Sure, there are things in The Naked Gun that probably wouldn’t make it to the screen today, including an opening fight scene with some of the 1980s’ more infamous political leaders (the film was banned in Iran because of this scene – these days, it would probably start a war).

But in its strongest moments, The Naked Gun remains evergreen; you don’t have to know about ’60s cop shows to find Drebin’s encounter with a priceless pen and an angry “Japanese fighting fish” amusing. The sight of Drebin’s car rolling down a hill and terrorising the public doesn’t require any historical context. Nielsen’s turn as the hapless, hopeless detective is as funny as it was in 1988.

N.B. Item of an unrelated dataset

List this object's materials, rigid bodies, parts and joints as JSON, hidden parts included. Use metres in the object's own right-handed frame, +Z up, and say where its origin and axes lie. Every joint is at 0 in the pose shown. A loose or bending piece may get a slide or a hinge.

To a lesser extent, The Naked Gun 2½: The Smell of Fear (1991) and Naked Gun 33⅓: The Final Insult (1994) had the same quality too, largely thanks to Nielsen’s presence, who remained reliably great even as the gags grew ever more scattershot. Nielsen passed away in 2010, taking away his dry screen persona with him. Ed Helms is reportedly playing Drebin in a new incarnation of the character – a casting choice which seems to run counter to the whole notion of putting a stern-faced man in absurd circumstances.

Whatever form the new Naked Gun film takes, the original’s comic strength remains undiminished. Like the slapstick comedies of Charlie Chaplin or Buster Keaton, The Naked Gun‘s buffoonery is utterly timeless.